6. Are churches afraid of non-Christian specialists?
In my decades of church involvement, it seems as though Christians are afraid to seek assistance from professionals in the family violence sector. I’ve witnessed the differing responses from well-meaning but unqualified Christians, versus those with appropriate qualifications and experience but who do not share my faith. In my experience, it is always preferable to ask someone with specialised family violence training (whether Christian or not) to step in and help.
Acknowledge what we don’t know. Knowing the truth about our deficits is key to our churches becoming more competent in identifying and responding to family violence. It is essential for the safety of women and children in our church communities, and for the men who make the choice to abuse. The Church has an amazing potential to be a healing and safe space, but for this to happen, church leaders must be properly equipped in this complex area.
Access knowledge about what we don’t know. Don’t choose to stay in unconscious or even conscious incompetence. A good starting point is to look at SAFER. Common Grace created this resource because there were few resources available which brought together best practice from secular specialist organisations with the kinds of theological and spiritual concerns Christians who are experiencing DFV have. Then get to know your local domestic violence services and refuges so you can know where to refer people to and who to ask for advice.
Learn from those who are consciously competent. You could attend sector-wide family violence training (take a look at the Safe and Together training as an example). Not many Christian leaders undertake this kind of training and you may have to learn from people who have learned not to trust the Church. Sometimes, there may be a strong feminist perspective to the training that can be quite challenging to Christian leaders.
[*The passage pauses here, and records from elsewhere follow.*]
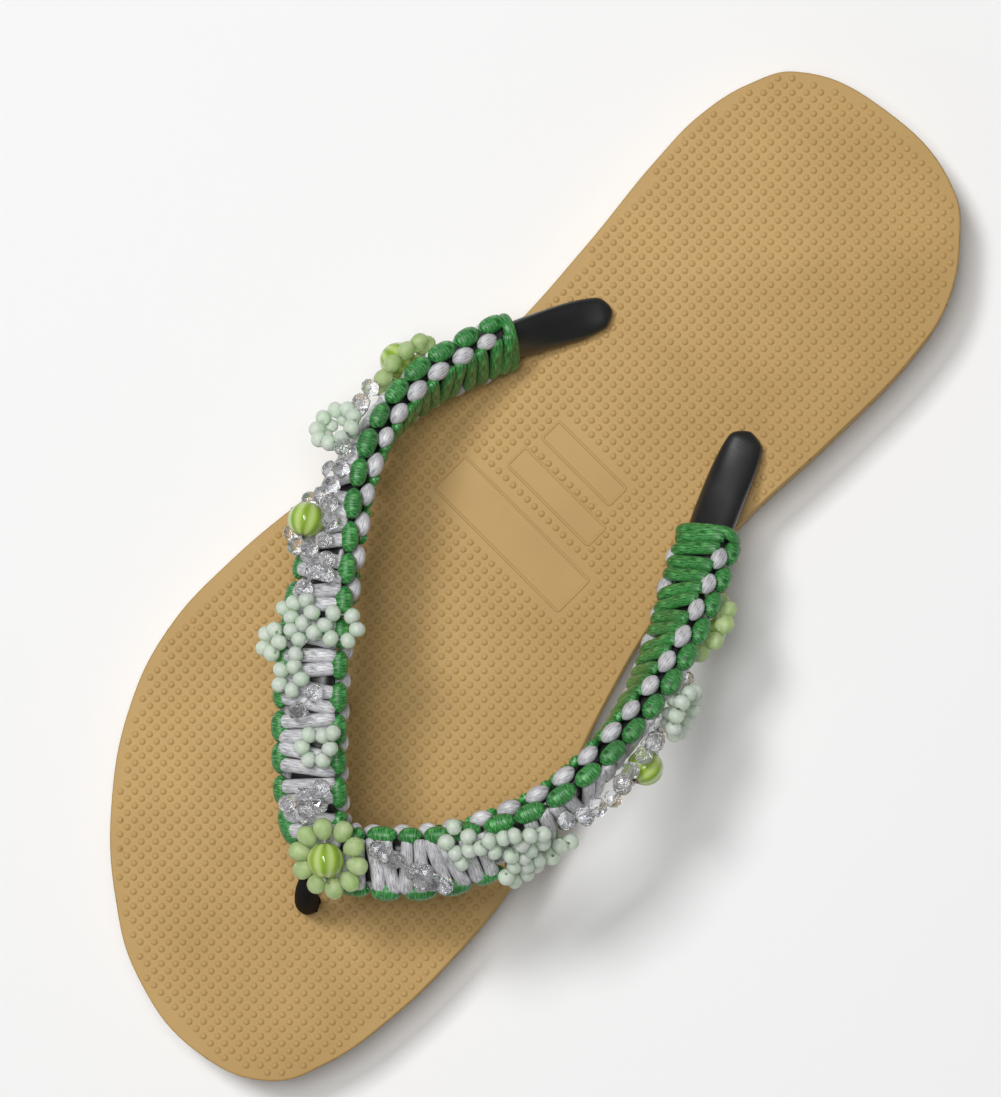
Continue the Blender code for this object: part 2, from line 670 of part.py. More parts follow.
def main():
    clear_scene()
    shoe = make_collection("beaded_flip_flop")
    tools = make_collection("cutters")
    materials = {name: make_material(name) for name in COLORS}
    route = Route()

    holes = stem_meshes(GAP, HEEL_THICKNESS)
    sole_tools = [tread_cutter()] + holes
    combine("sole", sole_slab(), sole_tools, "DIFFERENCE", tools, shoe, materials["rubber_tan"])

    strap_tools = [post_mesh(0.0)] + stem_meshes(0.0, 0.06 * ARCH_HEIGHT)
    combine("strap", arms_mesh(route, 0.0), strap_tools, "UNION", tools, shoe, materials["rubber_black"])

    inside = combine("sleeve_inside", arms_mesh(route, GAP), [post_mesh(GAP)], "UNION", tools, tools, None)
    as_cutter(inside)
    combine("knot_wrap", sleeve_mesh(route), [inside.data], "DIFFERENCE", tools, shoe, materials["satin_cord"])

    for row in LARGE_BEADS:
        new_object(row.name, large_bead_mesh(route, row), shoe, materials["glass_green"])
    for rows, shape in ((RINGS, ring_mesh), (STRINGS, string_mesh)):
        for row in rows:
            new_object(row.name, shape(route, row), shoe, materials[BEADINGS[row.kind].material])
    centre_on_origin(list(shoe.objects))


main()
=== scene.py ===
"""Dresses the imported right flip-flop: tan sole, black rubber thong, knotted satin cord and glass beads."""

import bisect
import math
import random
from collections import namedtuple

import bmesh
import bpy
from mathutils import Matrix, Vector


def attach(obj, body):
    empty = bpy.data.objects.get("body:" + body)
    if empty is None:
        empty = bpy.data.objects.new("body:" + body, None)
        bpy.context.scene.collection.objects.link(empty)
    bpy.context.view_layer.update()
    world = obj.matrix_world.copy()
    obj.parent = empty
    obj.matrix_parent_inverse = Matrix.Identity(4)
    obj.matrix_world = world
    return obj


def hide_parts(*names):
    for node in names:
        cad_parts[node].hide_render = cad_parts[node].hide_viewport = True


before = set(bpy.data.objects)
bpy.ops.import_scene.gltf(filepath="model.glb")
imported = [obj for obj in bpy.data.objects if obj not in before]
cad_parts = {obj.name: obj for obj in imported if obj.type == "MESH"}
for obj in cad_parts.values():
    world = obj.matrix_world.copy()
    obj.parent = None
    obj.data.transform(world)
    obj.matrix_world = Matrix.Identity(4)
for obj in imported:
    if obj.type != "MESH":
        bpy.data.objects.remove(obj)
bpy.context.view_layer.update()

MM = 0.001
TINY = 1e-6
UP = Vector((0, 0, 1))

# Where the sole's own frame, heel tip and middle line, lies in the model's frame
SOLE_ORIGIN = Vector((0.005277, -0.125, 0.0))

# Camera: straight over the place beside the foot, turned so that the toe points to the lower left
VIEW_TURN = math.radians(37.5)
CAMERA_FROM_HEEL = (-0.0685, 0.1304, 0.915)
AIM = (0.0053, 0.0, 0.015)
SENSOR = 36.0
LENS = 138.0

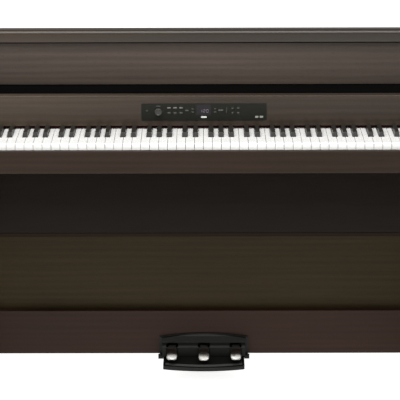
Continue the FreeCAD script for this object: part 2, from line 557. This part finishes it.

But that uncomfortable space is where you are going to receive the best information from trained professionals who have been working in the area for many years. By learning from the experts, we can work on our blind spot and start repairing our poor responses to victims.
Paula Glassborow is a non-practicing lawyer who is now a Family Dispute Resolution Practitioner, working with separating or separated couples, many of whom have experienced violence in their relationships. Paula became a Christian over two decades ago and has been a member of a range of Pentecostal and Baptist churches. She currently lives in Melbourne and is part of the Red Church community (Churches of Christ) and has recently joined Common Grace’s Domestic and Family Violence justice team.
* Real names have been changed
1 Reviews of domestic violence homicides have shown that, while strangulation is rarely a cause of death, any man who has purposefully chocked and/or strangled their wife/girlfriend, is highly likely to kill their wife/girlfriend by other means. Studies have also shown that the effects of strangulation are often not detected straight away and often many victims will pass out and not actually be aware that they have been strangled, but it is possible to have life-long effects including brain damage, memory loss and brain haemorrhages.